A useful shortlist for evaluation might ask:

  • Can the tool tell me why a test is flaky, not just that it failed?
  • Does it distinguish locator breakage from application regressions?
  • Can the team review and edit any AI-generated or healed changes?
  • How much work is needed to adopt it in the current CI pipeline?
  • Does it help us reduce flaky tests, or only report them?

If you are comparing vendor pages, also look for whether the product works across recorded tests, imported tests, and framework-based automation. Coverage across those modes is usually a sign that the platform can fit into a real suite instead of forcing a rewrite.

Final take

The best AI testing tools for flaky test detection do more than rerun failures. They help teams classify instability, expose root causes, and reduce test maintenance where it hurts most. For QA teams, DevOps engineers, and release managers, the right choice depends on whether you need observability, healing, authoring help, or all three.

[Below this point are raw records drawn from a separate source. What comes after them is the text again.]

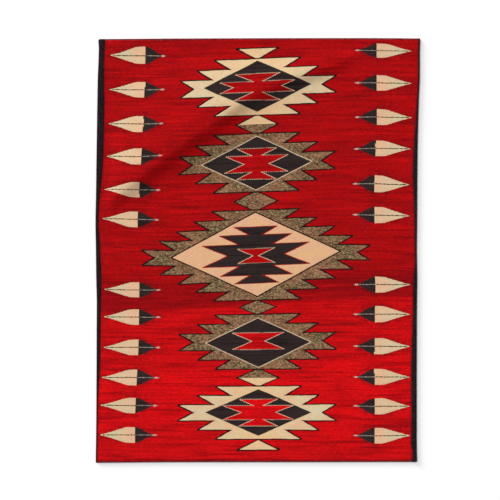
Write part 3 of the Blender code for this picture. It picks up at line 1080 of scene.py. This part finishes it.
# Overcast stitches: one bowed stitch at each step along the path, each turned a little its own way.
def makeStitchTree():
    tree, given = startGroup(
        "overcastStitches",
        [("Geometry", "Geometry", None), ("Pitch", "Float", 0.009), ("Length", "Float", 0.006),
         ("Radius", "Float", 0.0006), ("Slant", "Float", 0.35), ("Jitter", "Float", 0.2), ("Seed", "Int", 0),
         ("Material", "Material", None)],
        [("Geometry", "Geometry")],
        "GeometryNodeTree",
    )
    spaced = addNode(tree, "GeometryNodeResampleCurve",
                     {"Curve": given["Geometry"], "Length": given["Pitch"]}, mode="LENGTH")
    half = given["Length"] * 0.5
    bow = addNode(tree, "GeometryNodeCurveQuadraticBezier", {
        "Resolution": 7, "Start": vectorOf(tree, half * -1.0, 0.0, given["Radius"] * -1.2),
        "Middle": vectorOf(tree, 0.0, 0.0, given["Radius"] * 1.6),
        "End": vectorOf(tree, half, 0.0, given["Radius"] * -1.2)})
    ring = addNode(tree, "GeometryNodeCurvePrimitiveCircle", {"Resolution": 6, "Radius": given["Radius"]})
    factor = addNode(tree, "GeometryNodeSplineParameter").outputs["Factor"]
    offCenter = Wire(tree, factor) * 2.0 - 1.0
    girth = 1.0 - offCenter * offCenter * 0.45
    fat = addNode(tree, "GeometryNodeSetCurveRadius", {"Curve": bow.outputs[0], "Radius": girth})
    body = addNode(tree, "GeometryNodeCurveToMesh",
                   {"Curve": fat.outputs[0], "Profile Curve": ring.outputs[0], "Fill Caps": True})
    if "Scale" in body.inputs:
        feed(tree, body.inputs["Scale"], girth)
    turn = addNode(tree, "FunctionNodeRandomValue", data_type="FLOAT")
    sockets = {socket.identifier: socket for socket in turn.inputs}
    feed(tree, sockets["Min_001"], given["Slant"] - given["Jitter"])
    feed(tree, sockets["Max_001"], given["Slant"] + given["Jitter"])
    feed(tree, turn.inputs["Seed"], given["Seed"])
    angle = [socket for socket in turn.outputs if socket.enabled][0]
    placed = addNode(tree, "GeometryNodeInstanceOnPoints", {
        "Points": spaced.outputs[0], "Instance": body.outputs[0],
        "Rotation": vectorOf(tree, 0.0, 0.0, angle)})
    return endGeometry(tree, placed.outputs[0], given["Material"])


# Two-ply cord: two strands wound round the path.
def makeCordTree():
    tree, given = startGroup(
        "twoPlyCord",
        [("Geometry", "Geometry", None), ("Lay", "Float", 0.014), ("Strand Radius", "Float", 0.0011),
         ("Step", "Float", 0.0018), ("Material", "Material", None)],
        [("Geometry", "Geometry")],
        "GeometryNodeTree",
    )
    spaced = addNode(tree, "GeometryNodeResampleCurve", {"Curve": given["Geometry"], "Length": given["Step"]},
                     mode="LENGTH")
    run = Wire(tree, addNode(tree, "GeometryNodeSplineParameter").outputs["Length"])
    strands = addNode(tree, "GeometryNodeJoinGeometry")
    for phase in (0.0, math.pi):
        angle = run / given["Lay"] * (2 * math.pi) + phase
        offset = vectorOf(tree, 0.0, calc(tree, "COSINE", angle) * given["Strand Radius"],
                          calc(tree, "SINE", angle) * given["Strand Radius"])
        wound = addNode(tree, "GeometryNodeSetPosition", {"Geometry": spaced.outputs[0], "Offset": offset})
        tree.links.new(wound.outputs[0], strands.inputs[0])
    ring = addNode(tree, "GeometryNodeCurvePrimitiveCircle",
                   {"Resolution": 8, "Radius": given["Strand Radius"]})
    body = addNode(tree, "GeometryNodeCurveToMesh",
                   {"Curve": strands.outputs[0], "Profile Curve": ring.outputs[0], "Fill Caps": True})
    return endGeometry(tree, body.outputs[0], given["Material"])


stitchTree = makeStitchTree()
cordTree = makeCordTree()


def makeStitches(name, path, side, settings):
    return applyTree(polyLine(name + "Path", path), stitchTree, {
        "Pitch": settings["stitchPitch"], "Length": settings["stitchLength"],
        "Radius": settings["stitchRadius"], "Slant": 0.45 * side, "Jitter": 0.22, "Seed": settings["seed"],
        "Material": stitchWool}, name)


leftBinding, leftPath = makeBinding("leftBinding", "left_side_binding", -1, bindingSettings)
rightBinding, rightPath = makeBinding("rightBinding", "right_side_binding", 1, bindingSettings)
leftStitches = makeStitches("leftStitches", leftPath, -1, bindingSettings)
rightStitches = makeStitches("rightStitches", rightPath, 1, bindingSettings)
print("bindings sewn on")

cordSettings = {"radius": 0.0022, "lay": 0.0125, "step": 0.0018, "endGap": 0.0004, "pathStep": 0.02}


def makeEndCord(name, node, settings):
    low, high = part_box(node)
    points = nodePoints(node)
    stations = np.unique(np.round(points[:, 0], 4))
    middles = [(x, points[np.abs(points[:, 0] - x) < 2e-4][:, 1]) for x in stations]
    centers = np.array([(x, (ys.min() + ys.max()) / 2) for x, ys in middles])
    count = int((high.x - low.x) / settings["pathStep"])
    xs = np.linspace(low.x + settings["endGap"], high.x - settings["endGap"], count)
    path = [(float(x), float(np.interp(x, centers[:, 0], centers[:, 1])), settings["radius"]) for x in xs]
    return applyTree(polyLine(name + "Path", path), cordTree, {
        "Lay": settings["lay"], "Strand Radius": settings["radius"] / 2, "Step": settings["step"],
        "Material": cordWool}, name)


topCord = makeEndCord("topCord", "top_end_cord", cordSettings)
bottomCord = makeEndCord("bottomCord", "bottom_end_cord", cordSettings)
print("end cords twisted")

# What each piece stands for
stands = [
    (cloth, "woven_wool", ["woven_field"]),
    (leftBinding, "binding_wool", ["left_side_binding"]),
    (rightBinding, "binding_wool", ["right_side_binding"]),
    (leftStitches, "binding_wool", []),
    (rightStitches, "binding_wool", []),
    (topCord, "cord_wool", ["top_end_cord"]),
    (bottomCord, "cord_wool", ["bottom_end_cord"]),
]
for piece, slotName, nodes in stands:
    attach(piece, "root")
    if nodes:
        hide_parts(*nodes)

floorSettings = {"size": 40.0, "color": "f4f4f4"}


def makeFloor(settings):
    half = settings["size"] / 2
    data = bpy.data.meshes.new("floor")
    data.from_pydata([(-half, -half, 0.0), (half, -half, 0.0), (half, half, 0.0), (-half, half, 0.0)], [],
                     [(0, 1, 2, 3)])
    material = bpy.data.materials.new("paleFloor")
    material.use_nodes = True
    shader = material.node_tree.nodes["Principled BSDF"]
    shader.inputs["Base Color"].default_value = dye(settings["color"])
    shader.inputs["Roughness"].default_value = 1.0
    shader.inputs["Specular IOR Level"].default_value = 0.0
    data.materials.append(material)
    return addObject("floor", data)


floor = makeFloor(floorSettings)
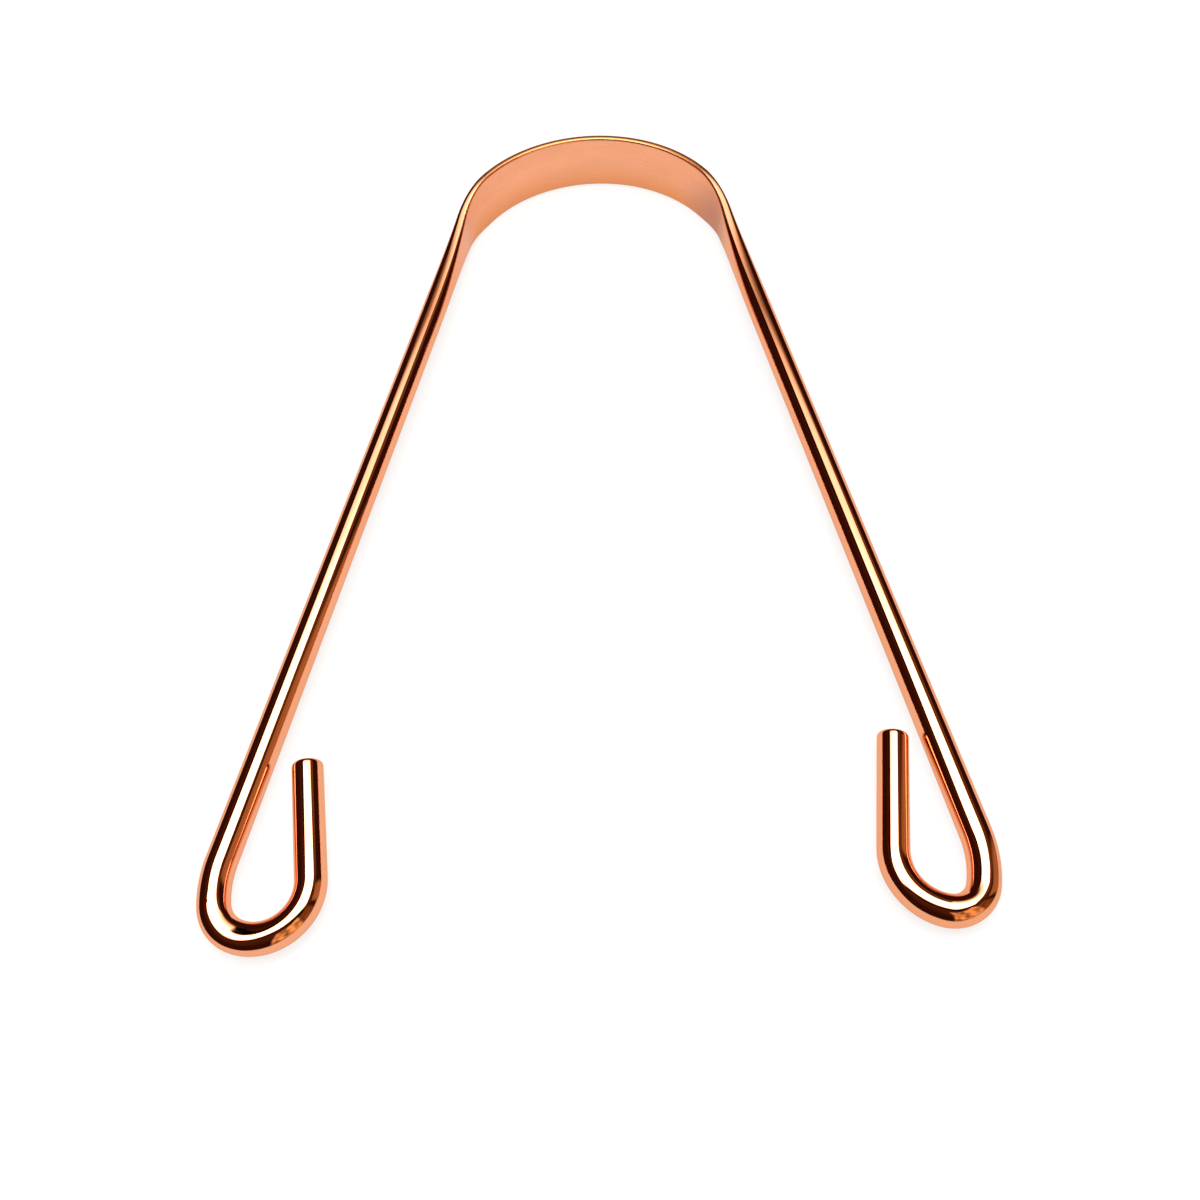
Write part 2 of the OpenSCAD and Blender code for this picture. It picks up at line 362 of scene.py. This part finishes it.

If your flakiness is mostly caused by brittle selectors and you want a tool that is practical to adopt, Endtest is a credible option to evaluate. Its agentic AI test creation and self-healing execution are especially relevant for teams that want flaky-test visibility without adding a heavy setup burden.

For teams with mature pipelines, the best outcome is usually a combination of better test design, clearer CI signals, and a tool that makes instability visible early. That is what turns flaky test detection from a reporting feature into an actual release-quality improvement.